What should I do if I think a building or site constitutes a danger to the public?

If you know who the owner is, particularly if it is a neighbour, you may wish to discuss your concerns with them in the first instance.

If you are concerned about any of the following you can report it to the Council using our on-line form: -

  • A building or structure in a dangerous condition (e.g. dangerously bowed wall or loose roof tiles that might fall on to passers-by)
  • A vacant building which is insecure and members of the public (particularly children and young people) can gain access.
  • A vacant building which is a danger to public health (e.g. has become a dumping ground for rubbish).
  • A building which is in a ruinous and dilapidated state and prejudicial to the amenities of the neighbourhood (this is not defined in law but may include buildings that have become a source of anti-social behaviour, a serious eyesore or an obstacle to regeneration of an area).

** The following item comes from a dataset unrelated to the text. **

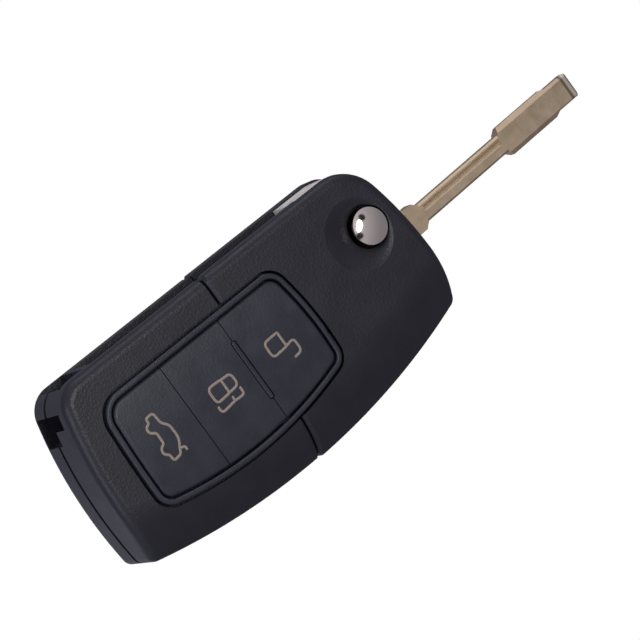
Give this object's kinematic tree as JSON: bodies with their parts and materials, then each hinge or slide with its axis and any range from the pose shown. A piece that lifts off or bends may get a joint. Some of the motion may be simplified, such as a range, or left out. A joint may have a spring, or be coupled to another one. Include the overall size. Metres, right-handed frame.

If you are concerned about unauthorised entry to an insecure construction site you should report it to the Health and Safety Executive https://www.hse.gov.uk/contact/concerns.htm

When will the Council take action?

In the case of dangerous structures, the law allows building control officers to take emergency action to do the minimum amount of work necessary to remove the danger. If the danger is not imminent the owner will be notified and given the opportunity to remove the danger immediately or a court order may be obtained requiring the removal of the danger or restricting the use of the building.

In order to be considered dangerous, a building or structure must actually pose a threat of causing harm to a person. Buildings which are dilapidated would not necessarily therefore be considered dangerous, and minor items (damaged timber fencing panels for example) are also unlikely to qualify.

In other cases, the Council may serve a notice on the person in control of the building requiring them to carry out specific work. The Council may do the work in default if it is not completed.

In all of the above circumstances the Council is not required to take any specific action and will prioritise cases which present an imminent and serious risk of injury to the public. If any work is carried out in default the Council will seek to recover its full costs from the person in control of the site.